Loris Malaguzzi,Founder of Reggio Emilia
The following are at the core of Reggio Emilia philosophy, we integrate these principles into the foundations of our preschool;
Image of the Child
All children are viewed as curious, full of knowledge, potential, and that they are naturally interested in connecting to and understanding the world around them. Teachers treat children with the awareness of this potential and are here to help children to harness this on their own.
- The Hundred Languages of ChildrenChildren have one hundred ways of looking, of being, of creating and understanding. Loris Malaguzzi, founder of the Reggio Approach, describes the “infinite ways that children can express, explore, and connect their thoughts, feelings and imaginings.” At Blossom, we recognize and celebrate this idea that children have 100 Different Languages of learning and expression. We firmly believe that children have an innate curiosity about the world and will be engaged and interested in learning if we present materials in a way that speaks to their different languages. We give children a large variety of ways to express themselves, understanding and appreciating that each child is different, and that they will not all like the same activities. We encourage participation but we do not force, rather we offer alternative ways for children to engage in learning. Each child has their own unique talents and gifts and we aim to help them learn how to harness these special characteristics so they may walk through and experience the world confidently, as problem solvers and creative thinkers aware they are equipped with their own unique set of skills.
Role of the Teacher
The image of the child defines the role of the teacher and other adults at the preschool. Teachers are:
Co-constructors of the learning process: They are guides, nurturers, and problem solvers. They are partners with children in terms of curiosity, an openness to learn, and consider hypothesizes along the way
Researchers: They learn and observe. They dig deeper into what children present along the way.
Documenters: The teacher listens, records, displays, and revisits the whole process in the classroom. Children’s work is displayed, but the process of creating the work is also displayed, documented and built upon.
Collaboration and Interaction
Collaboration and Interaction are welcomed and encouraged in all aspects. Parents and teachers collaborate together to help realize the potential of the children as well as grow and evolve our school. Children collaborate on work with other children who are both younger and older than them. Teachers and children collaborate to investigate and inquire about the world around them. Everyone is in collaboration with the school environment, the natural world around us, the city, and of course the culture within which we live. All systems are in collaboration and interaction with each other.

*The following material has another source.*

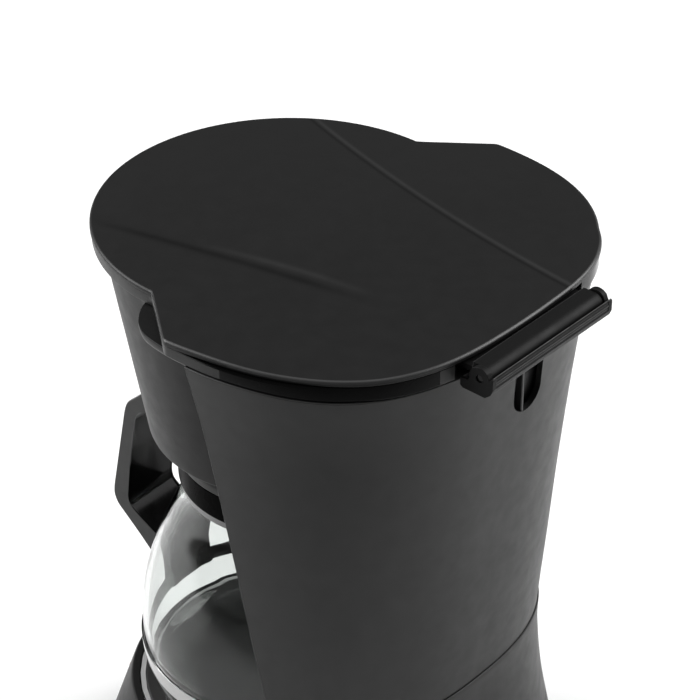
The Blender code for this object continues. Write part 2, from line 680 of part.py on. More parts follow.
# ---------------------------------------------------------------- brewing
def filter_basket(mats):
    top = 0.2560
    outside = [(0.0622, top), (0.0622, top - 0.0016), (0.0575, top - 0.0018), (0.0490, 0.1985),
               (0.0470, 0.1966), (0.0088, 0.1950), (0.0086, 0.1880)]
    inside = [(0.0070, 0.1880), (0.0070, 0.1942), (0.0042, 0.1942), (0.0042, 0.1964), (0.0465, 0.1986),
              (0.0475, 0.1995), (0.0558, top)]
    turned("filter_basket", outside + inside, steps=44, mat=mats["inner"])
    seal = [(0.0078, 0.1981), (0.0078, 0.1969), (0.0045, 0.1968), (0.0045, 0.1981)]
    turned("drip_valve_seal", seal, steps=28, mat=mats["silicone"])


def drip_valve(mats):
    """A plunger that the jug lid lifts; it closes the basket when the jug is away."""
    stem = [(0, 0.2026), (0.0062, 0.2020), (0.0066, 0.2008), (0.0024, 0.2006), (0.0022, 0.1872),
            (0.0058, 0.1866), (0.0058, 0.1852), (0.0030, 0.1836), (0, 0.1834)]
    turned("drip_valve_stem", stem, closed=False, steps=20, mat=mats["inner"], pivot_z=0.1834)
    turns, steps, radius = 3, 11, 0.0046
    low, high = 0.1876, 0.1933
    count = int(turns * steps)
    points = [(radius * cos(2 * pi * i / steps), FRONT_Y + radius * sin(2 * pi * i / steps),
               low + (high - low) * i / count) for i in range(count + 1)]
    tube("drip_valve_spring", points, 0.0004, mats["steel"], resolution=2)


# ---------------------------------------------------------------- heating
def heating(mats):
    plate = [(0, PLATE_Z), (0.0618, PLATE_Z), (0.0624, PLATE_Z - 0.0006), (0.0624, 0.0564),
             (0.0602, 0.0564), (0.0602, 0.0578), (0, 0.0578)]
    turned("hot_plate", plate, closed=False, steps=56, mat=mats["plate"])
    seal = [(0.0647, 0.0596), (0.0647, 0.0564), (0.0627, 0.0564), (0.0627, 0.0596)]
    turned("hot_plate_seal", seal, steps=40, mat=mats["silicone"])
    x, y, z = HEATER_END
    bend = 0.036
    ring = [(bend * cos(a), FRONT_Y + bend * sin(a), HEATER_Z)
            for a in levels(radians(38), radians(-218), 26)]
    right = [(x, y, z), (x, y - 0.0050, z + 0.0002), (0.0228, y - 0.0100, z + 0.0020),
             (0.0248, 0.0005, HEATER_Z - 0.0008)]
    path = right + ring + [(-px, py, pz) for px, py, pz in reversed(right)]
    tube("heating_element", path, 0.0041, mats["alloy"])
    disc = [(0, 0.0574), (0.0080, 0.0574), (0.0080, 0.0540), (0.0060, 0.0535), (0.0060, 0.0500), (0, 0.0500)]
    turned("thermostat", disc, closed=False, steps=24, mat=mats["ceramic"])
    rods("thermal_fuse", 0.0022, [((-0.006, FRONT_Y - 0.016, 0.0545), (0.006, FRONT_Y - 0.016, 0.0545))],
         mat=mats["ceramic"])
    clamp = [(-0.050, 0.0484), (-0.030, 0.0484), (-0.026, 0.0472), (0.026, 0.0472), (0.030, 0.0484),
             (0.050, 0.0484), (0.050, 0.0470), (0.030, 0.0470), (0.026, 0.0458), (-0.026, 0.0458),
             (-0.030, 0.0470), (-0.050, 0.0470)]
    prism("heater_clamp", list(reversed(clamp)), FRONT_Y - 0.006, FRONT_Y + 0.006, "Y", mat=mats["steel"])


# ---------------------------------------------------------------- base fittings
def front_frame():
    """Centre, upward direction and outward direction of the switch on the sloping front."""
    centre = Vector((0, FRONT_Y - base_radius(SWITCH_Z) - BASE_PROUD, SWITCH_Z))
    return centre, Vector((0, sin(SWITCH_LEAN), cos(SWITCH_LEAN))), \
        Vector((0, -cos(SWITCH_LEAN), sin(SWITCH_LEAN)))


def on_front(name, outline, low, high, **place):
    """A prism across the base, its outline given as (up the slope, out of the slope)."""
    centre, up, out = front_frame()
    points = [centre + up * a + out * b for a, b in outline]
    return prism(name, [(p.y, p.z) for p in points], low, high, "X", **place)


def switch_block(name, grow, **place):
    outline = [(-0.0085 - grow, -0.0140), (0.0085 + grow, -0.0140), (0.0085 + grow, 0.0012),
               (-0.0085 - grow, 0.0012)]
    return on_front(name, outline, -0.0125 - grow, 0.0125 + grow, **place)


def lamp_rod(name, radius, low, high, **place):
    centre, up, out = front_frame()
    side = Vector((0.0210, 0, 0))
    back = Vector((0, 0.0025, 0))
    return rods(name, radius, [(centre + side + back + out * low, centre + side + back + out * high)],
                20, **place)


def switch(mats):
    housing = switch_block("switch_housing", 0, mat=mats["gloss"])
    pocket = [(-0.0069, -0.0080), (0.0069, -0.0080), (0.0069, 0.0050), (-0.0069, 0.0050)]
    boolean(housing, on_front("switch_pocket", pocket, -0.0109, 0.0109, cutter=True))
    centre, _, out = front_frame()
    rocker = [(-0.0057, -0.0042), (0.0057, -0.0042), (0.0059, 0.0003), (0.0034, 0.0016),
              (0.0000, 0.0014), (-0.0030, 0.0021), (-0.0055, 0.0033), (-0.0059, 0.0028)]
    middle = centre - out * 0.0020
    on_front("switch_rocker", rocker, -0.0104, 0.0104, mat=mats["gloss"], pivot=middle)
    lamp_rod("power_lamp", 0.0030, -0.0060, 0.0012, mat=mats["lamp"])


def fittings(mats):
    foot_profile = [(0, 0.0040), (0.0072, 0.0040), (0.0076, 0.0034), (0.0068, 0.0), (0, 0.0)]
    for spot, name in zip(FOOT_SPOTS, CORNERS):
        turned("foot_" + name, foot_profile, closed=False, centre=spot, steps=24, mat=mats["rubber"])
    screw = [(0, 0.0026), (0.0022, 0.0026), (0.0032, 0.0034), (0.0032, 0.0040), (0.0016, 0.0040),
             (0.0014, 0.0180), (0, 0.0190)]
    for spot, name in zip(SCREW_SPOTS, CORNERS):
        turned("cover_screw_" + name, list(reversed(screw)), closed=False, centre=spot, steps=16,
               mat=mats["steel"])
    x, y, z = INLET
    bush = [(0.0082, 0.0062), (0.0082, 0.0044), (0.0059, 0.0044), (0.0059, -0.0076), (0.0066, -0.0082),
            (0.0066, -0.0094), (0.0052, -0.0100), (0.0036, -0.0100), (0.0036, 0.0062)]
    bushing = turned("cord_inlet_bushing", bush, steps=20, mat=mats["rubber"])
    bushing.location = (x, y, z)
    bushing.rotation_euler = (-pi / 2, 0, 0)
    block("terminal_block", (0.012, 0.046, 0.0100), (0.040, 0.062, 0.0220), mat=mats["ceramic"])


# ---------------------------------------------------------------- jug
def jug(mats):
    pivot = bpy.data.objects.new("jug_axis", None)
    PARTS.objects.link(pivot)
    pivot.parent = ROOT
    pivot.location = (0, FRONT_Y, PLATE_Z)
    low, high = GLASS_OUTSIDE[0][0], GLASS_OUTSIDE[-1][0]
    heights = [low] + [z for z, r in GLASS_OUTSIDE[1:4]] + levels(0.0785, high, 9)
    outside = [(smooth_value(GLASS_OUTSIDE, z), z) for z in reversed(heights)] + [(0, low)]
    floor = low + GLASS_WALL + 0.0005
    inside = [(0, floor), (0.0470, floor), (0.0535, 0.0655)]
    inside += [(smooth_value(GLASS_OUTSIDE, z) - GLASS_WALL, z) for z in levels(0.0720, high, 8)]
    jug_turned("jug_glass", inside + outside, pivot, mats["glass"], closed=False)
    collar = [(0.0446, 0.1758), (0.0448, 0.1655), (0.0437, 0.1612), (0.0431, 0.1612), (0.0431, 0.1640),
              (0.0426, 0.1655), (0.0426, 0.1758)]
    jug_turned("jug_collar", collar, pivot, mats["gloss"])
    lid = [(0.0446, 0.1806), (0.0450, 0.1796), (0.0450, 0.1765), (0.0398, 0.1765), (0.0392, 0.1690),
           (0.0376, 0.1690), (0.0370, 0.1765), (0.0045, 0.1765), (0.0045, 0.1785), (0.0160, 0.1792),
           (0.0385, 0.1800), (0.0405, 0.1812), (0.0435, 0.1812)]
    jug_turned("jug_lid", lid, pivot, mats["satin"])
    outer = [(-0.0722, 0.1750), (-0.0860, 0.1750), (-0.0985, 0.1728), (-0.1068, 0.1655), (-0.1083, 0.1616),
             (-0.1179, 0.1172), (-0.1183, 0.1127), (-0.1165, 0.1085), (-0.1037, 0.0982), (-0.0962, 0.0915),
             (-0.0942, 0.0880), (-0.0936, 0.0772), (-0.0850, 0.0772)]
    inner = [(-0.0850, 0.1000), (-0.0935, 0.1030), (-0.1050, 0.1085), (-0.1090, 0.1112), (-0.1097, 0.1150),
             (-0.1062, 0.1410), (-0.1024, 0.1600), (-0.1000, 0.1640), (-0.0940, 0.1670), (-0.0722, 0.1670)]
    handle = prism("jug_handle", outer + inner, -HANDLE_HALF, HANDLE_HALF, "X", mat=mats["gloss"])
    bevel(handle, 0.0012)
    boolean(handle, turned("neck_relief", [(0, 0.200), (0.0452, 0.200), (0.0452, 0.150), (0, 0.150)],
                           closed=False, cutter=True))
    belly = [(smooth_value(GLASS_OUTSIDE, z) + 0.0006, z) for z in levels(0.108, 0.074, 9)]
    boolean(handle, turned("belly_relief", [(0, 0.108)] + belly + [(0, 0.074)], closed=False, cutter=True))
    boolean(handle, turned("band_groove", band_profile(GAP), cutter=True))
    jug_turned("jug_band", band_profile(0), pivot, mats["steel"])
    low, high = (-0.0118, -0.100, 0.070), (0.0118, -0.060, 0.095)
    boolean(bpy.data.objects["jug_band"], block("band_ends", low, high, cutter=True))
    handle.data.transform(Matrix.Translation((0, -FRONT_Y, -PLATE_Z)))
    handle.parent = pivot


def band_profile(grow):
    """The strap stands off the glass a little; its ends sit in a groove in the handle."""
    heights = levels(BAND_TOP + grow, BAND_LOW - grow, 4)
    outside = [(smooth_value(GLASS_OUTSIDE, z) + 0.0009 + grow, z) for z in heights]
    return outside + [(r - 0.0006 - 2 * grow, z) for r, z in reversed(outside)]


def jug_turned(name, profile, pivot, mat, closed=True):
    """A turned piece that rides with the jug."""
    obj = turned(name, profile, closed=closed, centre=(0, 0), mat=mat)
    obj.data.transform(Matrix.Translation((0, 0, -PLATE_Z)))
    obj.parent = pivot
    obj.location = (0, 0, 0)


# ---------------------------------------------------------------- whole object
def build():
    start_scene()
    mats = make_materials()
    rear_shell(mats)
    water_gauge(mats)
    column_panel(mats)
    housing_backplate(mats)
    front_shell(mats)
    base_shell(mats)
    bottom_cover(mats)
    lid_parts(mats)
    hinge_bracket(mats)
    water_tank(mats)
    check_valve(mats)
    water_tubes(mats)
    spray_spout(mats)
    filter_basket(mats)
    drip_valve(mats)
    heating(mats)
    switch(mats)
    fittings(mats)
    jug(mats)


build()
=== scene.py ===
"""Looks of the drip coffee maker: fine surfaces, materials, light and camera on the CAD frame."""
import json
from math import acos, atan2, cos, degrees, hypot, pi, radians, sin, sqrt

import bmesh
import bpy
from mathutils import Matrix, Vector


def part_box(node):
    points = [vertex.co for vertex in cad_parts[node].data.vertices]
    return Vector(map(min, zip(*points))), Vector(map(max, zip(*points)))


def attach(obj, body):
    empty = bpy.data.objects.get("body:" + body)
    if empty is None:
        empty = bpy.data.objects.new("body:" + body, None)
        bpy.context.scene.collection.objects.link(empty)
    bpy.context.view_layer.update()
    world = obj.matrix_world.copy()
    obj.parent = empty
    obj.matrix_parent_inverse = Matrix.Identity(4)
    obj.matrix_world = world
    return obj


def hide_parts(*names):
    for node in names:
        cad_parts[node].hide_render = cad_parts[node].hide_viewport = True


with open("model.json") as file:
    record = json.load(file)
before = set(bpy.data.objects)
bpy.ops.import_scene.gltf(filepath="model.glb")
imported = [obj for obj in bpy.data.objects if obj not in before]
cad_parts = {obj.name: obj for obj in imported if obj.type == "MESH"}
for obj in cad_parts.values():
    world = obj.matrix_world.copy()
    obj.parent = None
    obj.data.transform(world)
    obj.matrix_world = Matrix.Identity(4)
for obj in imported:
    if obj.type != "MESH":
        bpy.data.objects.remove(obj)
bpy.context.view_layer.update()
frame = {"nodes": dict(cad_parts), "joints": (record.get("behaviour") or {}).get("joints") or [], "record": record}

# ---- sizes, most of them read from the frame
LID_LOW, LID_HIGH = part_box("lid_panel")
PLATE_LOW, PLATE_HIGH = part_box("hot_plate")
SHELL_LOW, SHELL_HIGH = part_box("rear_shell")
BASE_LOW, BASE_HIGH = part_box("base_shell")
HOUSING_LOW, HOUSING_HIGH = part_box("front_shell")
BAND_LOW, BAND_HIGH = (corner.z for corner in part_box("jug_band"))
HINGE = next(Vector(j["pos_m"]) for j in frame["joints"] if j["name"] == "lid_hinge")
ROCKER = next(Vector(j["pos_m"]) for j in frame["joints"] if j["name"] == "switch_rock")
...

The Environment as the Third Teacher
Children and adults are both seen as teachers and learners in the Reggio classroom. The environment (of the classroom and the surroundings of the preschool) is considered to be the third teacher. Teachers create deliberate areas for different activities; the spaces are organic and can change as the needs and curiosity of the children shifts focus as they are an excellent way to enrich the child’s experience. The Reggio Emilia classroom is open, and has plenty of comfortable and welcoming spaces. The classroom is rich and aesthetically pleasing without being cluttered. The classroom must offer access to various learning tools for children to explore; at Blossom we fill our classrooms with open ended materials.”The wider range of possibilities we offer children, the more intense will be their motivations, and the richer their experiences.” (Loris Malaguzzi) Open-ended materials are any type of materials or toys that can be used creatively and do not have one specific purpose. Materials such as wooden elements, beads, creative wires, loose stones and gems, things found in nature and recycled items can all be used to inspire in our classrooms. We believe it is important to give children various materials and tools, allowing them to explore, and immerse themselves inside the endless possibilities that exist with these open ended materials and their 100 languages of childhood.
Emergent Curriculum and the Power of Documentation
Emergent Curriculum requires that teachers observe and document while also asking questions and listening to children’s ideas and hypotheses. Teachers plan projects and classroom activities based on these observations. Class plans come from teachers’ observation of what children are interested in. Blossom embraces a child-led approach to learning and we use a project-based approach to realize our learning goals. It is important to document the processes that happen in the classroom. Teachers carefully observe children to help plan future classroom inquiry, learn about the children individually and notice what makes them curious. Documentation happens at Blossom using written and picture correspondence with parents, displays of the creative process and the work children produce, as well as daily diary write-ups for each classroom. While teachers observe and document the learning and eagerness that happens, they can follow these observations to inspire upcoming learning opportunities.
We at Blossom, strive to be inspired by this philosophy as much as possible and base our curriculum around these core principles.